BEGIN Records for processing

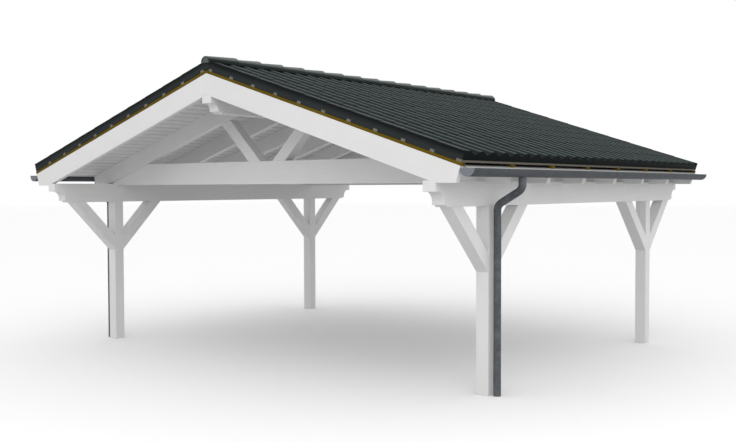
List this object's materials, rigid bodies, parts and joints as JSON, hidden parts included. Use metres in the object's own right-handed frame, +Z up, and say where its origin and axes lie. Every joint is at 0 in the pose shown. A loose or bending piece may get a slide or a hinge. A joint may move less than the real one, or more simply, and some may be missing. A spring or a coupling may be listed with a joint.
{
  "type": "gable-roof double carport",
  "caption": "Open white timber carport for two cars, with braced corner posts, trussed gable roof, wave-profile tiles, half-round gutters and downpipes.",
  "frame": {"origin": "on the ground in the middle of the carport's outline, gutters and ridge tile ends included", "axes": "+X to the right along the gables, +Y along the ridge towards the back gable, +Z up; the gable seen in the picture faces -Y"},
  "size_m": [6.8892, 6.075, 3.5398],
  "materials": {
    "painted_timber": "opaque white paint on planed glued timber, satin, soft arrises",
    "painted_boarding": "opaque white paint on tongued and grooved boards, satin",
    "counter_batten_timber": "ochre-tinted sawn softwood, matt",
    "tile_batten_timber": "pale sawn softwood, weathered, matt",
    "roof_tile": "dark slate-grey engobed tile, soft satin sheen",
    "ridge_tile": "dark slate-grey engobed tile, soft satin sheen",
    "gutter_metal": "grey-blue pre-weathered zinc, matt",
    "downpipe_metal": "grey-blue pre-weathered zinc, matt, lightly mottled"
  },
  "bodies": {
    "root": {"post_back_left": "painted_timber", "post_back_right": "painted_timber", "post_front_left": "painted_timber", "post_front_right": "painted_timber", "brace_back_left_back": "painted_timber", "brace_back_left_front": "painted_timber", "brace_back_right_back": "painted_timber", "brace_back_right_front": "painted_timber", "brace_front_left_back": "painted_timber", "brace_front_left_front": "painted_timber", "brace_front_right_back": "painted_timber", "brace_front_right_front": "painted_timber", "eave_purlin_left": "painted_timber", "eave_purlin_right": "painted_timber", "ridge_purlin": "painted_timber", "verge_rafter_back_left": "painted_timber", "verge_rafter_back_right": "painted_timber", "verge_rafter_front_left": "painted_timber", "verge_rafter_front_right": "painted_timber", "rafter_2_left": "painted_timber", "rafter_2_right": "painted_timber", "rafter_3_left": "painted_timber", "rafter_3_right": "painted_timber", "rafter_4_left": "painted_timber", "rafter_4_right": "painted_timber", "rafter_5_left": "painted_timber", "rafter_5_right": "painted_timber", "rafter_6_left": "painted_timber", "rafter_6_right": "painted_timber", "rafter_7_left": "painted_timber", "rafter_7_right": "painted_timber", "tie_beam_back": "painted_timber", "tie_beam_front": "painted_timber", "truss_strut_back_left": "painted_timber", "truss_strut_back_right": "painted_timber", "truss_strut_front_left": "painted_timber", "truss_strut_front_right": "painted_timber", "roof_boarding_left": "painted_boarding", "roof_boarding_right": "painted_boarding", "counter_battens_left": "counter_batten_timber", "counter_battens_right": "counter_batten_timber", "tile_battens_left": "tile_batten_timber", "tile_battens_right": "tile_batten_timber", "roof_tiles_left": "roof_tile", "roof_tiles_right": "roof_tile", "ridge_tiles": "ridge_tile", "gutter_left": "gutter_metal", "gutter_right": "gutter_metal", "downpipe_left": "downpipe_metal", "downpipe_right": "downpipe_metal"}
  },
  "joints": []
}
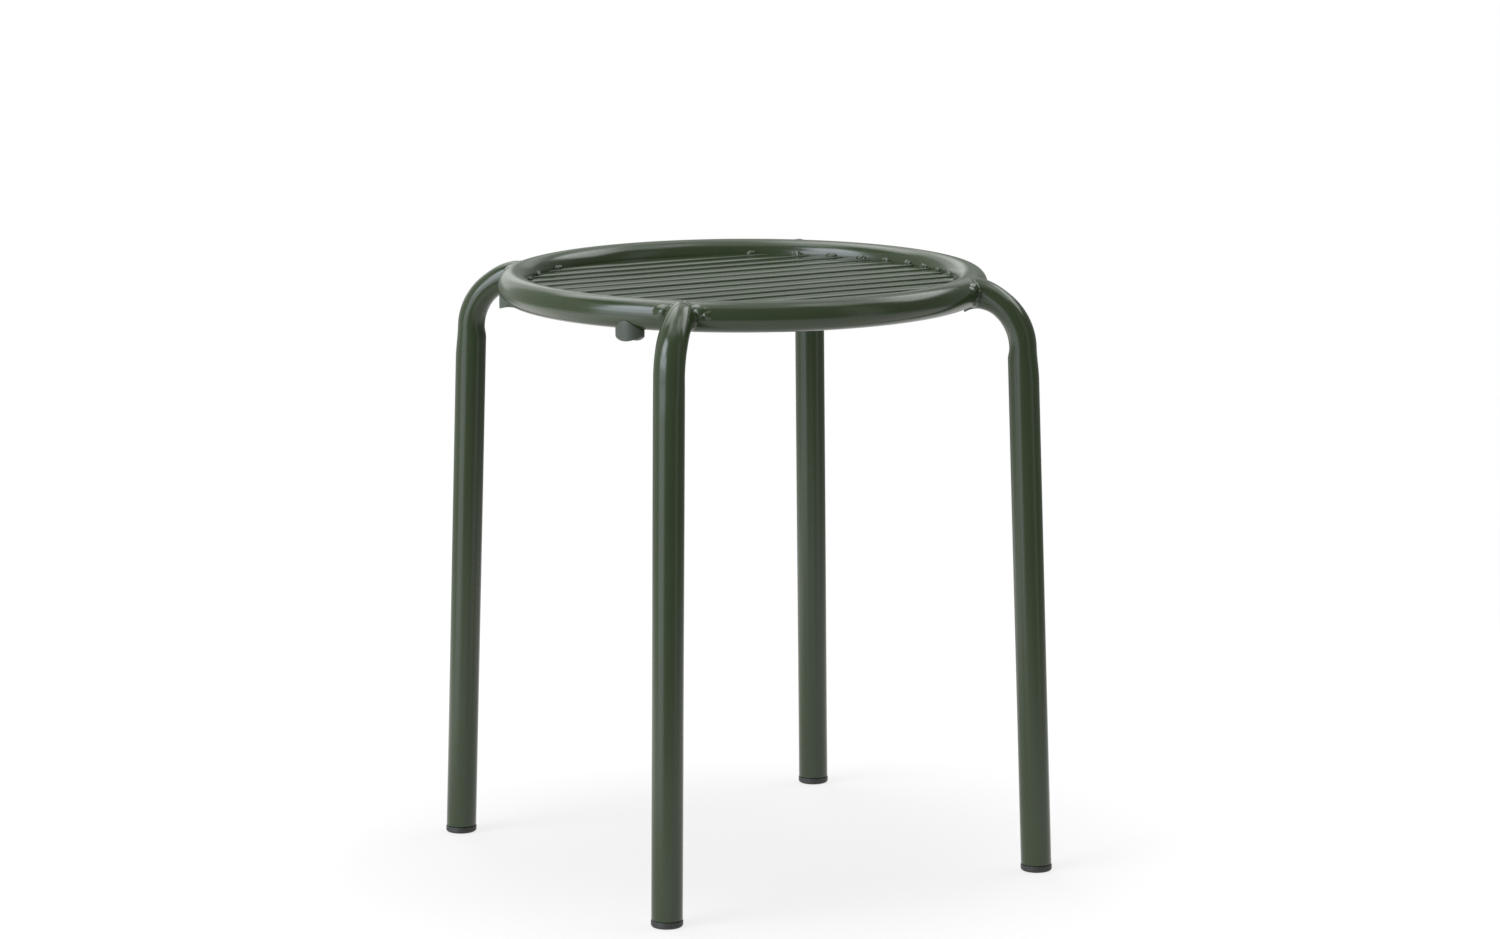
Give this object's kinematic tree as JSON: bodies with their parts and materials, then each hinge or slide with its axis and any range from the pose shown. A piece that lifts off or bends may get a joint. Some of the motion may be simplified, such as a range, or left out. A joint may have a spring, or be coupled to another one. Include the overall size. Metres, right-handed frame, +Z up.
{
  "type": "round backless stool",
  "caption": "Round backless outdoor stool: a steel tube ring with a slatted seat on four bent tube legs, with plastic feet and pads for stacking.",
  "frame": {"origin": "on the floor, under the middle of the seat ring", "axes": "+Z up, +X along the slats; the legs stand 45.85 degrees off the X axis, near the diagonals, so the feet form a rectangle of 319 mm along X by 329 mm along Y"},
  "size_m": [0.3684, 0.3684, 0.45],
  "materials": {
    "green_steel": "satin dark grey-green powder coat with a very fine texture",
    "green_pad_plastic": "matte moulded grey-green plastic",
    "black_foot_plastic": "matte moulded black plastic"
  },
  "bodies": {
    "root": {"seat_ring": "green_steel", "leg_front_left": "green_steel", "leg_front_right": "green_steel", "leg_rear_right": "green_steel", "leg_rear_left": "green_steel", "foot_front_left": "black_foot_plastic", "foot_front_right": "black_foot_plastic", "foot_rear_right": "black_foot_plastic", "foot_rear_left": "black_foot_plastic", "stacking_pad_front_left": "green_pad_plastic", "stacking_pad_front_right": "green_pad_plastic", "stacking_pad_rear_right": "green_pad_plastic", "stacking_pad_rear_left": "green_pad_plastic", "slat_01": "green_steel", "slat_02": "green_steel", "slat_03": "green_steel", "slat_04": "green_steel", "slat_05": "green_steel", "slat_06": "green_steel", "slat_07": "green_steel", "slat_08": "green_steel", "slat_09": "green_steel", "slat_10": "green_steel", "slat_11": "green_steel", "slat_12": "green_steel", "slat_13": "green_steel"}
  },
  "joints": []
}
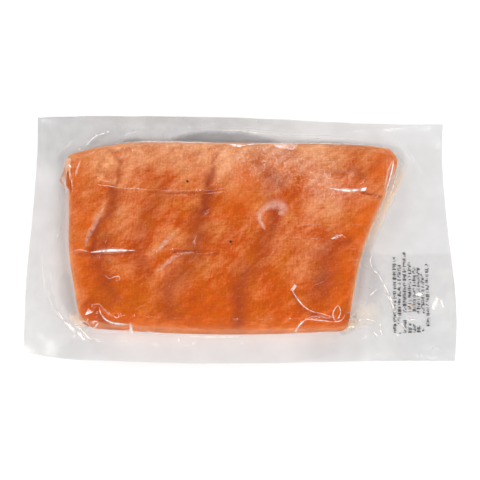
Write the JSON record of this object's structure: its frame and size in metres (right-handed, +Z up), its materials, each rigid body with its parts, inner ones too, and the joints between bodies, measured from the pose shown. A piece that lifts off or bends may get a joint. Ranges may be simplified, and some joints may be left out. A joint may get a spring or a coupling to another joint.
{
  "type": "skinless salmon portion",
  "caption": "Flat, four-sided portion of skinless salmon, sealed in a clear vacuum pouch with a wide welded margin.",
  "frame": {"origin": "centre of the pack's bounding box, on the flat back that rests on the table", "axes": "+X along the pouch towards its wide margin, +Y across it towards the edge that curls up, +Z up"},
  "size_m": [0.198, 0.1214, 0.0177],
  "materials": {
    "packed_salmon": "salmon flesh seen through clear film",
    "salmon_flesh": "moist, mottled, with darker bands and pale haze",
    "clear_film": "clear glossy film, greyer where both layers are welded",
    "meat_juice": "wet, pale straw",
    "print_ink": "printed on the film"
  },
  "bodies": {
    "root": {"sealed_pouch": "packed_salmon"}
  },
  "joints": []
}
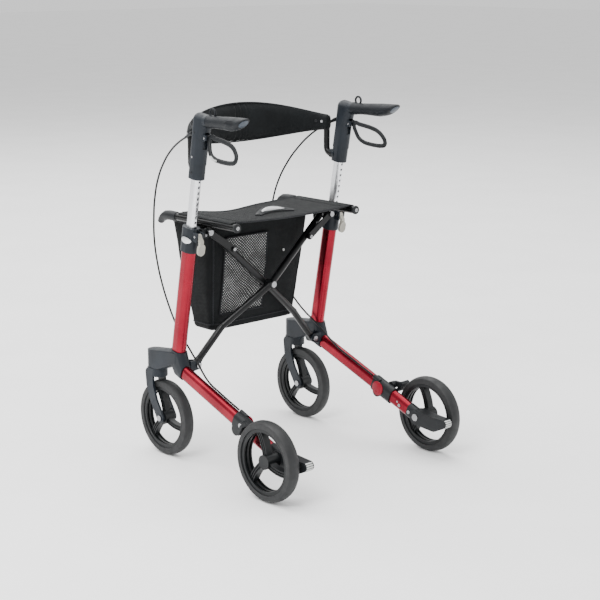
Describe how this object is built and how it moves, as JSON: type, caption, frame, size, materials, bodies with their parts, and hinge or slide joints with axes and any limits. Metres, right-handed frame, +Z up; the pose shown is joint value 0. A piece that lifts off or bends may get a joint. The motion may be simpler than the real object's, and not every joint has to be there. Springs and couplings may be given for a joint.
{
  "type": "rollator walker",
  "caption": "Folding rollator walker: raked side frames, crossed brace under a cloth seat and bag, height-adjustable handles with loop brakes, backrest strap, swivelling front wheels.",
  "frame": {"origin": "on the ground, midway between the two side frames and midway between the front of the caster wheels and the tip of the kerb pedals", "axes": "+X to the user's right, +Y the walking direction, +Z up"},
  "size_m": [0.598, 0.6509, 0.92],
  "materials": {
    "frame_paint": "metallic red lacquer, satin clear coat",
    "slate_plastic": "fine satin",
    "lever_grey": "satin",
    "satin_aluminium": "satin anodised",
    "black_tube": "semi-gloss black powder coat",
    "black_plastic": "fine matte",
    "grip_rubber": "soft satin",
    "cable_jacket": "smooth black jacket",
    "wheel_plastic": "satin",
    "wheel_tyre": "matte soft polyurethane",
    "bright_steel": "zinc plated",
    "seat_cloth": "coated woven polyester",
    "pull_strap": "moulded, satin",
    "bag_cloth": "woven nylon with a mesh panel",
    "pad_cloth": "stretched woven cover over foam"
  },
  "bodies": {
    "frame_left": {"upright_tube_l": "frame_paint", "lower_tube_l": "frame_paint", "front_casting_l": "slate_plastic", "clamp_collar_l": "slate_plastic", "brake_housing_l": "black_plastic", "tip_pedal_l": "black_plastic", "rear_axle_l": "bright_steel", "rail_bracket_l": "black_plastic", "brake_cable_l": "cable_jacket", "frame_pins_l": "bright_steel"},
    "handle_left": {"handle_tube_l": "satin_aluminium", "handle_post_l": "slate_plastic", "grip_l": "grip_rubber", "backrest_collar_l": "slate_plastic", "backrest_arm_l": "black_tube", "backrest_pad": "pad_cloth"},
    "brake_lever_left": {"brake_lever_l": "black_plastic"},
    "brake_shoe_left": {"brake_shoe_l": "black_plastic"},
    "clamp_lever_left": {"clamp_lever_l": "lever_grey"},
    "rear_wheel_left": {"rear_wheel_l": "wheel_plastic", "rear_tyre_l": "wheel_tyre"},
    "caster_left": {"caster_fork_l": "slate_plastic", "caster_axle_l": "bright_steel"},
    "caster_wheel_left": {"caster_wheel_l": "wheel_plastic", "caster_tyre_l": "wheel_tyre"},
    "link_left": {"fold_link_l": "black_tube"},
    "frame_right": {"upright_tube_r": "frame_paint", "lower_tube_r": "frame_paint", "front_casting_r": "slate_plastic", "clamp_collar_r": "slate_plastic", "brake_housing_r": "black_plastic", "tip_pedal_r": "black_plastic", "rear_axle_r": "bright_steel", "rail_bracket_r": "black_plastic", "brake_cable_r": "cable_jacket", "frame_pins_r": "bright_steel"},
    "handle_right": {"handle_tube_r": "satin_aluminium", "handle_post_r": "slate_plastic", "grip_r": "grip_rubber", "backrest_collar_r": "slate_plastic", "backrest_arm_r": "black_tube"},
    "brake_lever_right": {"brake_lever_r": "black_plastic"},
    "brake_shoe_right": {"brake_shoe_r": "black_plastic"},
    "clamp_lever_right": {"clamp_lever_r": "lever_grey"},
    "rear_wheel_right": {"rear_wheel_r": "wheel_plastic", "rear_tyre_r": "wheel_tyre"},
    "caster_right": {"caster_fork_r": "slate_plastic", "caster_axle_r": "bright_steel"},
    "caster_wheel_right": {"caster_wheel_r": "wheel_plastic", "caster_tyre_r": "wheel_tyre"},
    "link_right": {"fold_link_r": "black_tube"},
    "brace_a": {"cross_brace_a": "black_tube", "seat_rail_r": "black_tube", "pivot_bolt": "bright_steel"},
    "brace_b": {"cross_brace_b": "black_tube", "seat_rail_l": "black_tube"},
    "seat": {"seat_sling": "seat_cloth", "seat_handle": "pull_strap", "bag": "bag_cloth"}
  },
  "joints": [
    {"name": "fold", "type": "hinge", "parent": "frame_left", "child": "brace_a", "pos_m": [-0.205, 0.15, 0.25], "axis": [0, -1, 0], "range_deg": [0, 42], "deforming": ["seat_sling", "seat_handle", "bag", "backrest_pad"]},
    {"name": "scissor", "type": "hinge", "parent": "brace_a", "child": "brace_b", "pos_m": [0, 0.0995, 0.442], "axis": [0, -1, 0], "range_deg": [-84, 0]},
    {"name": "fold_right", "type": "hinge", "parent": "brace_b", "child": "frame_right", "pos_m": [0.205, 0.15, 0.25], "axis": [0, -1, 0], "range_deg": [0, 42]},
    {"name": "seat_level", "type": "hinge", "parent": "brace_a", "child": "seat", "pos_m": [0.203, 0.1, 0.627], "axis": [0, -1, 0], "range_deg": [-42, 0]},
    {"name": "link_left_turn", "type": "hinge", "parent": "frame_left", "child": "link_left", "pos_m": [-0.208, 0.08, 0.604], "axis": [0, -1, 0], "range_deg": [0, 123]},
    {"name": "link_right_turn", "type": "hinge", "parent": "frame_right", "child": "link_right", "pos_m": [0.208, 0.08, 0.604], "axis": [0, 1, 0], "range_deg": [0, 123]},
    {"name": "height_left", "type": "slide", "parent": "frame_left", "child": "handle_left", "axis": [0, -0.1797, 0.9837], "range_m": [-0.11, 0.1], "deforming": ["brake_cable_l"]},
    {"name": "height_right", "type": "slide", "parent": "frame_right", "child": "handle_right", "axis": [0, -0.1797, 0.9837], "range_m": [-0.11, 0.1], "deforming": ["brake_cable_r"]},
    {"name": "clamp_left", "type": "hinge", "parent": "frame_left", "child": "clamp_lever_left", "pos_m": [-0.243, 0.0805, 0.5982], "axis": [-1, 0, 0], "range_deg": [0, 110]},
    {"name": "brake_pull_left", "type": "hinge", "parent": "handle_left", "child": "brake_lever_left", "pos_m": [-0.243, 0.04, 0.846], "axis": [-1, 0, 0], "range_deg": [0, 14], "stiffness_Nm_per_rad": 1.6},
    {"name": "brake_press_left", "type": "hinge", "parent": "frame_left", "child": "brake_shoe_left", "pos_m": [-0.243, -0.11, 0.16], "axis": [1, 0, 0], "range_deg": [0, 4]},
    {"name": "caster_swivel_left", "type": "hinge", "parent": "frame_left", "child": "caster_left", "pos_m": [-0.243, 0.2575, 0.24], "axis": [0, 0, 1], "continuous": true},
    {"name": "caster_roll_left", "type": "hinge", "parent": "caster_left", "child": "caster_wheel_left", "pos_m": [-0.243, 0.2255, 0.1], "axis": [1, 0, 0], "continuous": true},
    {"name": "rear_roll_left", "type": "hinge", "parent": "frame_left", "child": "rear_wheel_left", "pos_m": [-0.283, -0.2205, 0.1], "axis": [1, 0, 0], "continuous": true},
    {"name": "clamp_right", "type": "hinge", "parent": "frame_right", "child": "clamp_lever_right", "pos_m": [0.243, 0.0805, 0.5982], "axis": [-1, 0, 0], "range_deg": [0, 110]},
    {"name": "brake_pull_right", "type": "hinge", "parent": "handle_right", "child": "brake_lever_right", "pos_m": [0.243, 0.04, 0.846], "axis": [-1, 0, 0], "range_deg": [0, 14], "stiffness_Nm_per_rad": 1.6},
    {"name": "brake_press_right", "type": "hinge", "parent": "frame_right", "child": "brake_shoe_right", "pos_m": [0.243, -0.11, 0.16], "axis": [1, 0, 0], "range_deg": [0, 4]},
    {"name": "caster_swivel_right", "type": "hinge", "parent": "frame_right", "child": "caster_right", "pos_m": [0.243, 0.2575, 0.24], "axis": [0, 0, 1], "continuous": true},
    {"name": "caster_roll_right", "type": "hinge", "parent": "caster_right", "child": "caster_wheel_right", "pos_m": [0.243, 0.2255, 0.1], "axis": [1, 0, 0], "continuous": true},
    {"name": "rear_roll_right", "type": "hinge", "parent": "frame_right", "child": "rear_wheel_right", "pos_m": [0.283, -0.2205, 0.1], "axis": [1, 0, 0], "continuous": true}
  ],
  "couplings": [
    {"joint": "scissor", "follows": "fold", "ratio": -2},
    {"joint": "fold_right", "follows": "fold", "ratio": 1},
    {"joint": "seat_level", "follows": "fold", "ratio": -1},
    {"joint": "link_left_turn", "follows": "fold", "ratio": 2.914},
    {"joint": "link_right_turn", "follows": "fold", "ratio": 2.914},
    {"joint": "height_right", "follows": "height_left", "ratio": 1},
    {"joint": "brake_press_left", "follows": "brake_pull_left", "ratio": 0.2857},
    {"joint": "brake_press_right", "follows": "brake_pull_right", "ratio": 0.2857}
  ]
}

END Records for processing

» Work to be completed
Across the data, tally the lines containing "where" and give back the number alone.

» Answer to this task
2